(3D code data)
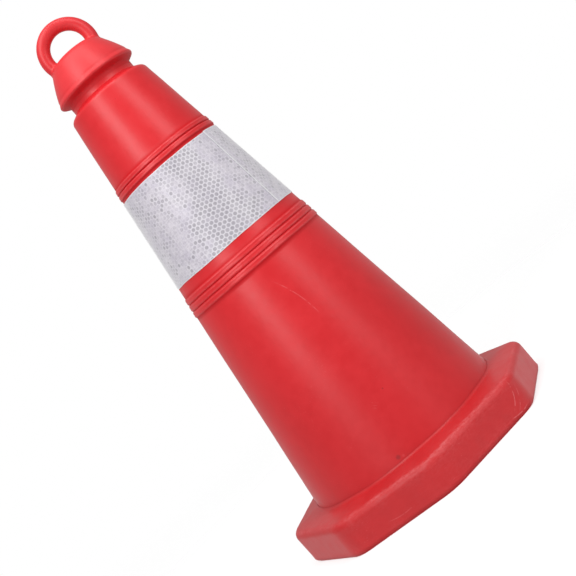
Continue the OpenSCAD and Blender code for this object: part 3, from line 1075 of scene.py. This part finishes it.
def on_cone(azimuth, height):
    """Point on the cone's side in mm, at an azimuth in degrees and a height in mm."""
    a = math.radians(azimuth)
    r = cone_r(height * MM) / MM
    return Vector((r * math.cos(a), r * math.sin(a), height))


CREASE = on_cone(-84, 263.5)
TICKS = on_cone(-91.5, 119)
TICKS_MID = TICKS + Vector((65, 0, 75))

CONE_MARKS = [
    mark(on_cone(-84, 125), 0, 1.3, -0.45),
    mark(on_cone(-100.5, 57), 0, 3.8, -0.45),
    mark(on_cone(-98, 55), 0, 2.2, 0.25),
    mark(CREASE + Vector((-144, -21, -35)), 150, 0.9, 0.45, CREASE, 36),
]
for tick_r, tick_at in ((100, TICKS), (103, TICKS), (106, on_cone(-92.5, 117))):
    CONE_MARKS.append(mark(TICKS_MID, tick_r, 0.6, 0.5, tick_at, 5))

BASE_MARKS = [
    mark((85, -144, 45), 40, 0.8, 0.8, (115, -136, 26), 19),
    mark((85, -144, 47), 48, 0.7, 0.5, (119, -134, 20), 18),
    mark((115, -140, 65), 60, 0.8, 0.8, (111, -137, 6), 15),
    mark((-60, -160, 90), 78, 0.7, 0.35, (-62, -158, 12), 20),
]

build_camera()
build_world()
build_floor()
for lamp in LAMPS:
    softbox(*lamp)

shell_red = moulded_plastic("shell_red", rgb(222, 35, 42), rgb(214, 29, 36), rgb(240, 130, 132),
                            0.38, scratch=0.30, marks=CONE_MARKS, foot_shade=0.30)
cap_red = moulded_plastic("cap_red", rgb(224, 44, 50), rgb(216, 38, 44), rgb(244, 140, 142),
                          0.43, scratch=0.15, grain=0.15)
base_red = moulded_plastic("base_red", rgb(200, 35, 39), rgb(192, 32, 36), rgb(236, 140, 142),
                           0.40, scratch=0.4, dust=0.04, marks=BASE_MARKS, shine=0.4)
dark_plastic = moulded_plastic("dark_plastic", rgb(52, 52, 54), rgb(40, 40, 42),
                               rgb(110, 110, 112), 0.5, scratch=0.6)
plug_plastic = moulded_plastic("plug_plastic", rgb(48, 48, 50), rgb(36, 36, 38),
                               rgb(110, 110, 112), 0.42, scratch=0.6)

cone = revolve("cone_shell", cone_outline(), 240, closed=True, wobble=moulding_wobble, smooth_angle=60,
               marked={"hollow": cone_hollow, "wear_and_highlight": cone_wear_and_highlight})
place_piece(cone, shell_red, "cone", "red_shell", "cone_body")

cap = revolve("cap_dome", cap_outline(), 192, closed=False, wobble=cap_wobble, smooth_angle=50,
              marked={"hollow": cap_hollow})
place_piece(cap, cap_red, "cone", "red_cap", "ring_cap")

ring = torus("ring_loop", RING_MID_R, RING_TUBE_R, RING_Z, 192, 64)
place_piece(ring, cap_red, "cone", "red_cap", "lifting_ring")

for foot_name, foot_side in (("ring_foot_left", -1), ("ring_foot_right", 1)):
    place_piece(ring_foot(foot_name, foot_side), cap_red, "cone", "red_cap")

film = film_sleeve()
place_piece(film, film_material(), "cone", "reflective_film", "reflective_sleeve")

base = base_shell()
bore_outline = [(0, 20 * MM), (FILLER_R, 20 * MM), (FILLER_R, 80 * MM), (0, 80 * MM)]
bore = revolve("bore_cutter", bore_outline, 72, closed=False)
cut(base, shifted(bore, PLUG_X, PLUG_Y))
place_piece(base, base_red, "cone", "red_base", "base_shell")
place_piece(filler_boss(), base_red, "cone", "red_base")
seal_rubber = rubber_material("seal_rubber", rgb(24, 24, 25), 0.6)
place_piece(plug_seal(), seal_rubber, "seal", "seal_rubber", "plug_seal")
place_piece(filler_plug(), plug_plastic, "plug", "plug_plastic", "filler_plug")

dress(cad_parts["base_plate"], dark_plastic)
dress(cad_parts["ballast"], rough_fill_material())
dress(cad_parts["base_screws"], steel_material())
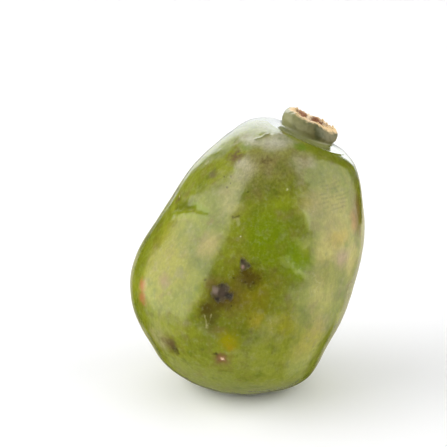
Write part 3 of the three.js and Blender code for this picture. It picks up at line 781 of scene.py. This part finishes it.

Work to complete -
Every entry must be output again, exactly as written above.

Answer to the problem -
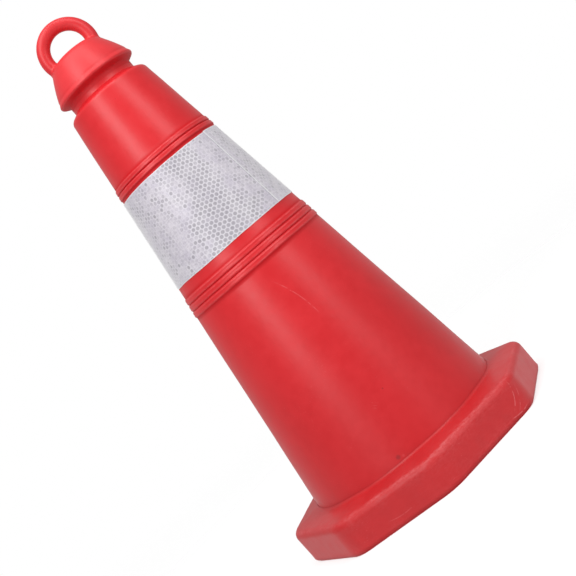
Continue the OpenSCAD and Blender code for this object: part 3, from line 1075 of scene.py. This part finishes it.
def on_cone(azimuth, height):
    """Point on the cone's side in mm, at an azimuth in degrees and a height in mm."""
    a = math.radians(azimuth)
    r = cone_r(height * MM) / MM
    return Vector((r * math.cos(a), r * math.sin(a), height))


CREASE = on_cone(-84, 263.5)
TICKS = on_cone(-91.5, 119)
TICKS_MID = TICKS + Vector((65, 0, 75))

CONE_MARKS = [
    mark(on_cone(-84, 125), 0, 1.3, -0.45),
    mark(on_cone(-100.5, 57), 0, 3.8, -0.45),
    mark(on_cone(-98, 55), 0, 2.2, 0.25),
    mark(CREASE + Vector((-144, -21, -35)), 150, 0.9, 0.45, CREASE, 36),
]
for tick_r, tick_at in ((100, TICKS), (103, TICKS), (106, on_cone(-92.5, 117))):
    CONE_MARKS.append(mark(TICKS_MID, tick_r, 0.6, 0.5, tick_at, 5))

BASE_MARKS = [
    mark((85, -144, 45), 40, 0.8, 0.8, (115, -136, 26), 19),
    mark((85, -144, 47), 48, 0.7, 0.5, (119, -134, 20), 18),
    mark((115, -140, 65), 60, 0.8, 0.8, (111, -137, 6), 15),
    mark((-60, -160, 90), 78, 0.7, 0.35, (-62, -158, 12), 20),
]

build_camera()
build_world()
build_floor()
for lamp in LAMPS:
    softbox(*lamp)

shell_red = moulded_plastic("shell_red", rgb(222, 35, 42), rgb(214, 29, 36), rgb(240, 130, 132),
                            0.38, scratch=0.30, marks=CONE_MARKS, foot_shade=0.30)
cap_red = moulded_plastic("cap_red", rgb(224, 44, 50), rgb(216, 38, 44), rgb(244, 140, 142),
                          0.43, scratch=0.15, grain=0.15)
base_red = moulded_plastic("base_red", rgb(200, 35, 39), rgb(192, 32, 36), rgb(236, 140, 142),
                           0.40, scratch=0.4, dust=0.04, marks=BASE_MARKS, shine=0.4)
dark_plastic = moulded_plastic("dark_plastic", rgb(52, 52, 54), rgb(40, 40, 42),
                               rgb(110, 110, 112), 0.5, scratch=0.6)
plug_plastic = moulded_plastic("plug_plastic", rgb(48, 48, 50), rgb(36, 36, 38),
                               rgb(110, 110, 112), 0.42, scratch=0.6)

cone = revolve("cone_shell", cone_outline(), 240, closed=True, wobble=moulding_wobble, smooth_angle=60,
               marked={"hollow": cone_hollow, "wear_and_highlight": cone_wear_and_highlight})
place_piece(cone, shell_red, "cone", "red_shell", "cone_body")

cap = revolve("cap_dome", cap_outline(), 192, closed=False, wobble=cap_wobble, smooth_angle=50,
              marked={"hollow": cap_hollow})
place_piece(cap, cap_red, "cone", "red_cap", "ring_cap")

ring = torus("ring_loop", RING_MID_R, RING_TUBE_R, RING_Z, 192, 64)
place_piece(ring, cap_red, "cone", "red_cap", "lifting_ring")

for foot_name, foot_side in (("ring_foot_left", -1), ("ring_foot_right", 1)):
    place_piece(ring_foot(foot_name, foot_side), cap_red, "cone", "red_cap")

film = film_sleeve()
place_piece(film, film_material(), "cone", "reflective_film", "reflective_sleeve")

base = base_shell()
bore_outline = [(0, 20 * MM), (FILLER_R, 20 * MM), (FILLER_R, 80 * MM), (0, 80 * MM)]
bore = revolve("bore_cutter", bore_outline, 72, closed=False)
cut(base, shifted(bore, PLUG_X, PLUG_Y))
place_piece(base, base_red, "cone", "red_base", "base_shell")
place_piece(filler_boss(), base_red, "cone", "red_base")
seal_rubber = rubber_material("seal_rubber", rgb(24, 24, 25), 0.6)
place_piece(plug_seal(), seal_rubber, "seal", "seal_rubber", "plug_seal")
place_piece(filler_plug(), plug_plastic, "plug", "plug_plastic", "filler_plug")

dress(cad_parts["base_plate"], dark_plastic)
dress(cad_parts["ballast"], rough_fill_material())
dress(cad_parts["base_screws"], steel_material())
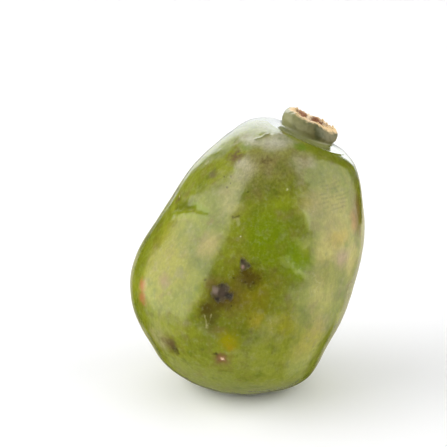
Write part 3 of the three.js and Blender code for this picture. It picks up at line 781 of scene.py. This part finishes it.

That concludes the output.